Kadınların edebiyat ve toplumsal hayattaki yerini bazı meşhur yazarların eserleri ve düşünceleri üzerinden sade bir dille anlatan bir kitap. Kitapta da değinildiği üzere, kadının toplumda hep geri planda olması, pek fazla söz hakkı tanınmaması, hatta görüşlerinin pek de önemsenmemesi acı bir gerçek.

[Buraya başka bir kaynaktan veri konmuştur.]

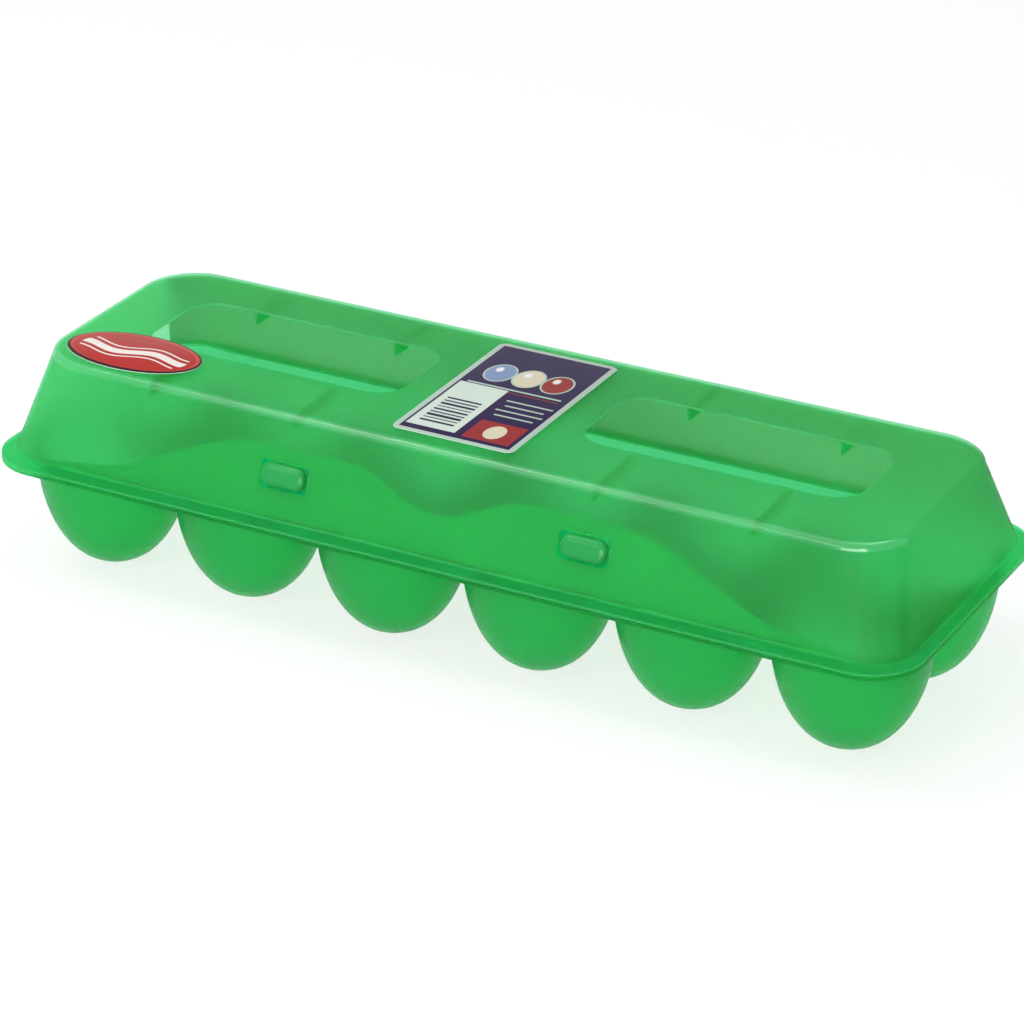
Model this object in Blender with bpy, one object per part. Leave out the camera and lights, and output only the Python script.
"""Reusable moulded carton for twelve eggs.

A tray of rounded cups carries a domed lid on a living hinge along its rear rim. A wavy flap on a
second living hinge stands behind the lid's front wall, and its two hollow catches reach out through
two slots in that wall. Two stickers lie on the lid.

Run it with blender --background --python part.py, or from Blender's text editor.
Frame: metres, +X along the rows of cups, the catches at -Y, the lid's hinge at +Y, +Z up. The origin
is under the middle of the carton, on the surface that the cups stand on.
"""

import math

import bmesh
import bpy
from mathutils import Matrix, Vector

# Cups: egg-shaped cups in two rows, each with a small flat foot
CUPS_PER_ROW = 6
ROWS = 2
CUP_RADIUS = 0.0234
CUP_DEPTH = 0.0374
CUP_GAP = 0.0022
ROW_GAP = 0.0008
CUP_ROUNDNESS = 2.2
FOOT_RADIUS = 0.0035
TRAY_WALL = 0.0009
CUP_LIP = 0.0006
CUP_ARC_STEPS = 4
CUP_RINGS = 5

# Saddles between neighbouring cups, and the hollow posts between every four cups
SADDLE_RADIUS = 0.0070
SADDLE_MARGIN = 0.0025
SADDLE_STEPS = 3
POST_BASE_RADIUS = 0.0085
POST_TOP_RADIUS = 0.0042
POST_HEIGHT = 0.0120
POST_ROUNDING = 0.0020
POST_SEGMENTS = 12
ROUNDING_STEPS = 2

# Rims: how far the flat edges of tray and lid reach past the lid's wall
RIM_END_OVERHANG = 0.0035
RIM_FRONT_OVERHANG = 0.0052
RIM_REAR_OVERHANG = 0.0039
RIM_CORNER_RADIUS = 0.0170
CORNER_STEPS = 6

# Lid: sloping walls, a rounded upper edge and a flat top
LID_WALL = 0.0009
LID_HEIGHT = 0.0305
LID_END_MARGIN = 0.0006
LID_SIDE_MARGIN = 0.0026
LID_END_DRAFT = 0.0066
LID_SIDE_DRAFT = 0.00895
LID_BASE_CORNER_RADIUS = 0.0130
LID_TOP_CORNER_RADIUS = 0.0178
LID_TOP_FILLET = 0.0022
FILLET_STEPS = 4

# Viewing windows in the top, and the ribs that stiffen the top beside them
WINDOW_LENGTH = 0.0870
WINDOW_WIDTH = 0.0360
WINDOW_SHIFT = 0.0025
WINDOW_CORNER_RADIUS = 0.0090
WINDOW_COLUMNS = (1, CUPS_PER_ROW - 2)
RIB_DEPTH = 0.0040
RIB_THICKNESS = 0.0010

# Latch flap: a wavy plate with two lobes, one round each catch, and long tapering ends
FLAP_WALL = 0.0008
FLAP_GAP = 0.0004
FLAP_END_MARGIN = 0.0175
FLAP_LOBE_MARGIN = 0.0047
FLAP_LOBE_INNER_REACH = 0.0200
FLAP_LOBE_OUTER_REACH = 0.0090
FLAP_DIP_HEIGHT = 0.0125
FLAP_TAIL_LENGTH = 0.0110
FLAP_TAIL_HEIGHT = 0.0030
FLAP_TIP_HEIGHT = 0.0015
FLAP_STATIONS = 72

# Catches: hollow rounded buttons on the flap
CATCH_LENGTH = 0.0144
CATCH_WIDTH = 0.0070
CATCH_HEIGHT_ON_FLAP = 0.0134
CATCH_COLUMNS = (1, CUPS_PER_ROW - 3)
CATCH_CORNER_RADIUS = 0.0029
CATCH_PROUD = 0.0016
CATCH_EDGE_ROUNDING = 0.0010
CATCH_WALL = 0.0008
SLOT_END_CLEARANCE = 0.0008
SLOT_SIDE_CLEARANCE = 0.0007

# Living hinges: the folded film of each is a slim round web on its axis
LID_HINGE_RADIUS = 0.0005
LID_HINGE_END_MARGIN = 0.0030
FLAP_HINGE_RADIUS = 0.00045
HINGE_SEGMENTS = 10

# Stickers
STICKER_THICKNESS = 0.0002
PANEL_LENGTH = 0.0395
PANEL_WIDTH = 0.0685
PANEL_CORNER_RADIUS = 0.0025
OVAL_LENGTH = 0.0450
OVAL_WIDTH = 0.0255
OVAL_END_INSET = 0.0026
OVAL_FRONT_INSET = 0.0005
OVAL_STEPS = 40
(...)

Yazar, kadınlara hitaben "kendinizin, evrenin belki de en çok tartışılan canlısı olduğunuzun farkında mısınız?" diyerek bizleri bu konu üzerine ciddi bir düşünceye sevk ediyor. Baktığımız zaman tıpkı erkekler gibi kadınların da özgür iradeye sahip bir varlık olduğunu ve yine erkekler gibi duyguları, düşünceleri, hevesleri, hazları, merakları, yaşamın doğal bir sonucu olarak maddi ve manevi açıdan tatmin etmeleri gereken bir ruhları var! Bunun sonucu olarak kadınlar da tıpkı erkekler gibi yazmaya, okumaya, sanatla uğraşmaya, yeteneklerini keşfedip bunun izinden gitmeye,kısacası üretmeye ihtiyaç duyuyorlar. Kadınların bu istek ve ihtiyaçlarından dolayı eleştirilmeleri ya da bu konuda kısıtlanmaları ne kadar doğru acaba?
Dolayısıyla Wolf'un da belirttiği gibi her ne kadar farklı tabiatlara sahip olan iki ayrı güç olsak da 'bir arada uyum içinde ve ruhsal işbirliği içinde yaşarsak ancak normal ve rahat bir ruh hali ortaya çıkar.' Yani "yaratıcılığın gerçekleşebilmesi için, kadın ve erkek arasında bir işbirliği oluşmalıdır. Zıtlıkların birleşimi gerçekleşmelidir." (syf.125)
Özetle geçmişten günümüze dek kadınların toplumdaki yerini ve toplumun kadına karşı olan bakış açısını anlatan. Yer yer de kadın-erkek arasındaki ilişkiye değinen ve mutlaka okunması, anlaşılması gereken bir kitap.